Stored data
* BEGIN *

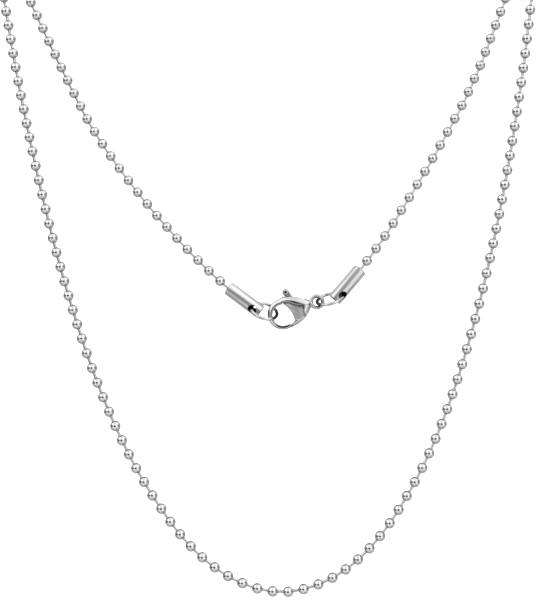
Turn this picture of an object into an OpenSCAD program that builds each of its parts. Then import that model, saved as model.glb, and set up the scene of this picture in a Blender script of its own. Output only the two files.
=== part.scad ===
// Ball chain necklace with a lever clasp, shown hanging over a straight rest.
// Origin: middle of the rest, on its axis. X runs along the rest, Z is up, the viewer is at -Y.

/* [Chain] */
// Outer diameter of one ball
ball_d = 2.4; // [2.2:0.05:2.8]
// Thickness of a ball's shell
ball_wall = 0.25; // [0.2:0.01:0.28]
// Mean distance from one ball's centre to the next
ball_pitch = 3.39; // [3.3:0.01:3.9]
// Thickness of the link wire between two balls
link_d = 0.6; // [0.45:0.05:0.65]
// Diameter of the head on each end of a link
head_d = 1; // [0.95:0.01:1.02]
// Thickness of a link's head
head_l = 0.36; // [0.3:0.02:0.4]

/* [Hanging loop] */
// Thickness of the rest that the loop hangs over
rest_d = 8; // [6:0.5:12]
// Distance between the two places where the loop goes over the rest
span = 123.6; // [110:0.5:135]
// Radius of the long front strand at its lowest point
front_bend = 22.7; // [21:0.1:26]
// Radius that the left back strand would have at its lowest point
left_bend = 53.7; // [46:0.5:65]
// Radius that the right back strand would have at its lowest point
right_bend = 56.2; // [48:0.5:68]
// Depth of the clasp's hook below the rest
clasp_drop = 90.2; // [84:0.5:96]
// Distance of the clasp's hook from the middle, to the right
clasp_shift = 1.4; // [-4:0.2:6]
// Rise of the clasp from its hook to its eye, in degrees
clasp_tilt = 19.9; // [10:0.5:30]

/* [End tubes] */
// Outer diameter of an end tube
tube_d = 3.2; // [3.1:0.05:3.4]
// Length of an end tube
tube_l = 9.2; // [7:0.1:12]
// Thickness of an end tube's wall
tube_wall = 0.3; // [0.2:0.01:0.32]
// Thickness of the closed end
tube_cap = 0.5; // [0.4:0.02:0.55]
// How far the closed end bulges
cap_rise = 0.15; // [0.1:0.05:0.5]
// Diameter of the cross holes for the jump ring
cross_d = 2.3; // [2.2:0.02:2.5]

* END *
* BEGIN *

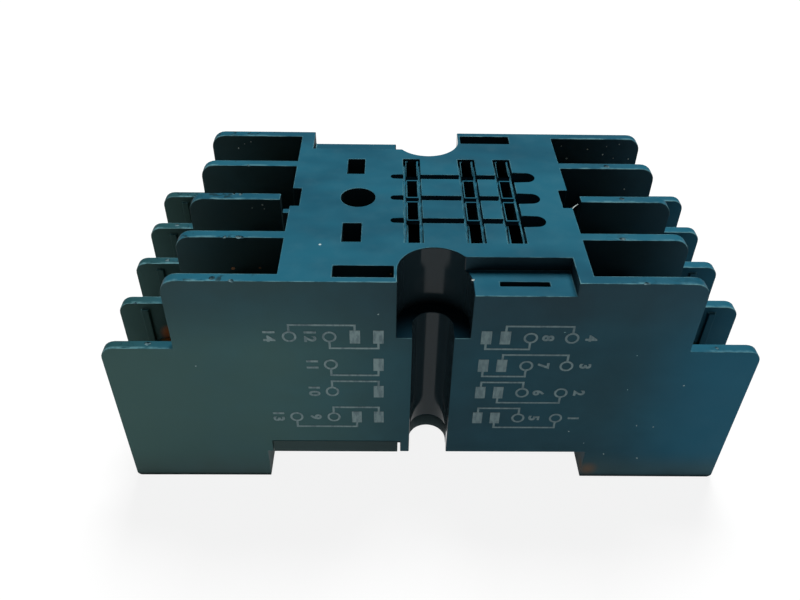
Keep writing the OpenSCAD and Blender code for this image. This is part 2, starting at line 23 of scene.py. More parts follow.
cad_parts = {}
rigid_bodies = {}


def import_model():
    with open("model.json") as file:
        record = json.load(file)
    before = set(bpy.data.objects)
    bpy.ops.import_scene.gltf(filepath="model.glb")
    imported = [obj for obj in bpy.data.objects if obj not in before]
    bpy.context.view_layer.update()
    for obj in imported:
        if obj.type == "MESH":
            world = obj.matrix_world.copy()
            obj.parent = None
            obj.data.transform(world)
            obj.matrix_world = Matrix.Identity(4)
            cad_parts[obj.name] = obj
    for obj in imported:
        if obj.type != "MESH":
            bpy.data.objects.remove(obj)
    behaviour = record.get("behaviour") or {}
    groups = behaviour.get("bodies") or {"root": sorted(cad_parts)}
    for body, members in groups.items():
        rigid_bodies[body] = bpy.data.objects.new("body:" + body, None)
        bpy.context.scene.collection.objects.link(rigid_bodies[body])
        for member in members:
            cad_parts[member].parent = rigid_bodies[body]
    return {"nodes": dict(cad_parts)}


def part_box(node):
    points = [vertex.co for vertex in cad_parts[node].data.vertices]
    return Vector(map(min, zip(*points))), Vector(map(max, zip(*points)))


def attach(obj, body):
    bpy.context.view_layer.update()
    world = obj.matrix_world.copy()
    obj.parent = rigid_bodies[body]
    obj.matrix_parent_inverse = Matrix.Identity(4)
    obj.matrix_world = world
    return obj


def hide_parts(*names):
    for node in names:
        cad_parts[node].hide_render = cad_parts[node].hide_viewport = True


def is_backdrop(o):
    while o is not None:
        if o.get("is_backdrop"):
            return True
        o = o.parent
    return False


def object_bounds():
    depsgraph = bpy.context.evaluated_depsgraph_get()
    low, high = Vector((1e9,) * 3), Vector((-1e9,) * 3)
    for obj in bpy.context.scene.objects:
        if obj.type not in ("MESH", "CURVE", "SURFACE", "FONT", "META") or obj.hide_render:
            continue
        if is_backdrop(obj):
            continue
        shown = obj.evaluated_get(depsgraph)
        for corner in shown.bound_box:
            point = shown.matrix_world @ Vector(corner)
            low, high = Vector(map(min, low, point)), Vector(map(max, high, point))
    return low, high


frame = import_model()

* END *
* BEGIN *

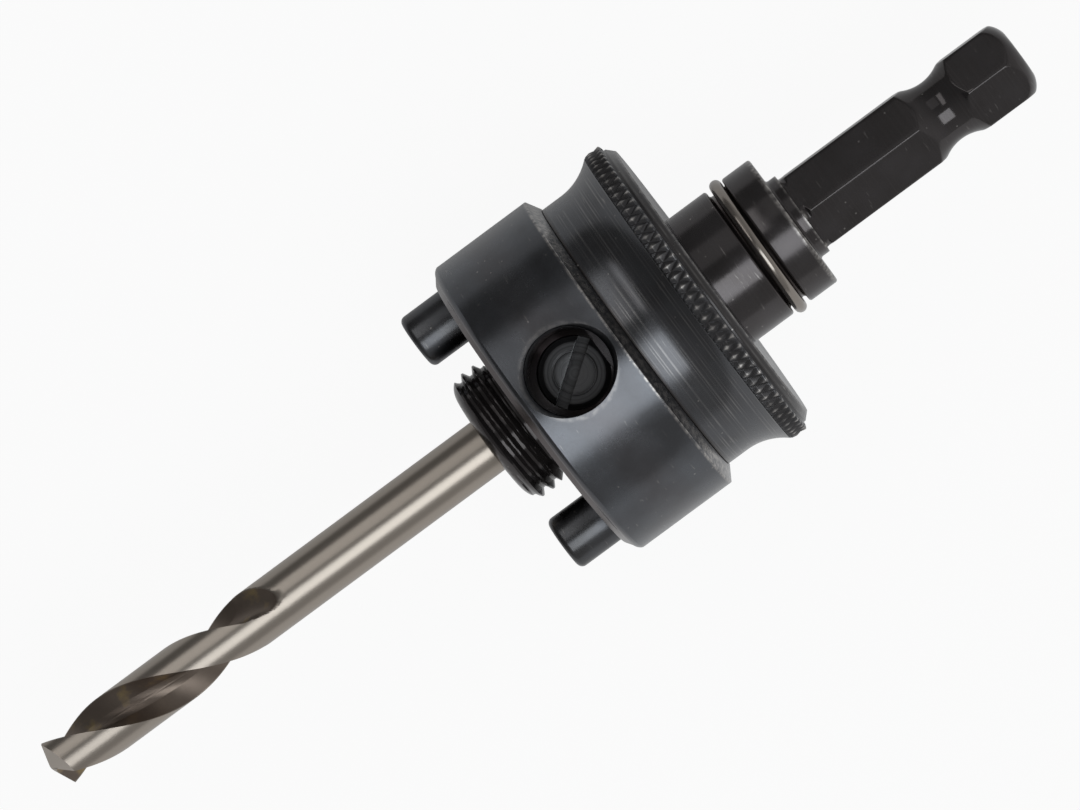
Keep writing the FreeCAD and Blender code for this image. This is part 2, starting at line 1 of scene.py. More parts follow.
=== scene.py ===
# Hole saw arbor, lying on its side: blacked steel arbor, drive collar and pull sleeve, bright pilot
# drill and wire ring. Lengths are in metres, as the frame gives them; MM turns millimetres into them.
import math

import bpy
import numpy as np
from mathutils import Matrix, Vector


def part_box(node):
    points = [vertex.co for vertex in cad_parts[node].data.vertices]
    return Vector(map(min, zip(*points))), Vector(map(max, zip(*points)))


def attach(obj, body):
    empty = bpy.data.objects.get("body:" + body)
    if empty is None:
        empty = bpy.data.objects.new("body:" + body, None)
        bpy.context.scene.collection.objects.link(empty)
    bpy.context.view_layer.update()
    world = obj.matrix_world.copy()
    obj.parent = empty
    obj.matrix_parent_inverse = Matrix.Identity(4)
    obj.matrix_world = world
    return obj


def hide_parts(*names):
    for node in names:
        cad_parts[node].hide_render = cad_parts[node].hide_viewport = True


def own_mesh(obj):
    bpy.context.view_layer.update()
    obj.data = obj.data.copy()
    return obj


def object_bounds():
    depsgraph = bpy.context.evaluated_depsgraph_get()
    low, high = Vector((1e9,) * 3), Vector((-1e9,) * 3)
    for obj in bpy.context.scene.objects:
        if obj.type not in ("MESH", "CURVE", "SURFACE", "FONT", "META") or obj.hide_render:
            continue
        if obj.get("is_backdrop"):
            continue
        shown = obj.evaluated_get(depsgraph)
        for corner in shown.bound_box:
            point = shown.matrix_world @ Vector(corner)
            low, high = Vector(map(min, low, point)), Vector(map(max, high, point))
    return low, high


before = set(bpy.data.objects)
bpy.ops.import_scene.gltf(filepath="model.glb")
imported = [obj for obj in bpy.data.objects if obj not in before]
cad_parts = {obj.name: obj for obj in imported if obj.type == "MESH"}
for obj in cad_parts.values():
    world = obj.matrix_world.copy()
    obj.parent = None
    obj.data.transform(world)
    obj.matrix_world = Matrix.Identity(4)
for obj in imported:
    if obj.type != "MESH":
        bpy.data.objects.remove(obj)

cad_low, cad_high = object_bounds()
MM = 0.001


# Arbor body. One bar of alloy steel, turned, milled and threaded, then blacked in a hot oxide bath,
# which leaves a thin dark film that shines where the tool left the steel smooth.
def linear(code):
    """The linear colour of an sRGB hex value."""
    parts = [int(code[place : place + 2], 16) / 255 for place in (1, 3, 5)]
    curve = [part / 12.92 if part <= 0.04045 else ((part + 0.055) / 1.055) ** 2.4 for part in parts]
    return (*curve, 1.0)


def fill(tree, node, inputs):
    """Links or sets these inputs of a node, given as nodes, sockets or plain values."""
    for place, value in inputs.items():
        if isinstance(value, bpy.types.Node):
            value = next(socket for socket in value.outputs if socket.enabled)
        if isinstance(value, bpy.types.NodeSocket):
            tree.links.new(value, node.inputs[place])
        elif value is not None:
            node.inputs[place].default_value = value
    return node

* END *

**WORK TO COMPLETE:**
Retype exactly, and only, the lines from the one containing "obj.data = obj.data.copy()" through the one containing "return (*curve, 1.0)", both included.

**OUTPUT BELOW:**
    obj.data = obj.data.copy()
    return obj


def object_bounds():
    depsgraph = bpy.context.evaluated_depsgraph_get()
    low, high = Vector((1e9,) * 3), Vector((-1e9,) * 3)
    for obj in bpy.context.scene.objects:
        if obj.type not in ("MESH", "CURVE", "SURFACE", "FONT", "META") or obj.hide_render:
            continue
        if obj.get("is_backdrop"):
            continue
        shown = obj.evaluated_get(depsgraph)
        for corner in shown.bound_box:
            point = shown.matrix_world @ Vector(corner)
            low, high = Vector(map(min, low, point)), Vector(map(max, high, point))
    return low, high


before = set(bpy.data.objects)
bpy.ops.import_scene.gltf(filepath="model.glb")
imported = [obj for obj in bpy.data.objects if obj not in before]
cad_parts = {obj.name: obj for obj in imported if obj.type == "MESH"}
for obj in cad_parts.values():
    world = obj.matrix_world.copy()
    obj.parent = None
    obj.data.transform(world)
    obj.matrix_world = Matrix.Identity(4)
for obj in imported:
    if obj.type != "MESH":
        bpy.data.objects.remove(obj)

cad_low, cad_high = object_bounds()
MM = 0.001


# Arbor body. One bar of alloy steel, turned, milled and threaded, then blacked in a hot oxide bath,
# which leaves a thin dark film that shines where the tool left the steel smooth.
def linear(code):
    """The linear colour of an sRGB hex value."""
    parts = [int(code[place : place + 2], 16) / 255 for place in (1, 3, 5)]
    curve = [part / 12.92 if part <= 0.04045 else ((part + 0.055) / 1.055) ** 2.4 for part in parts]
    return (*curve, 1.0)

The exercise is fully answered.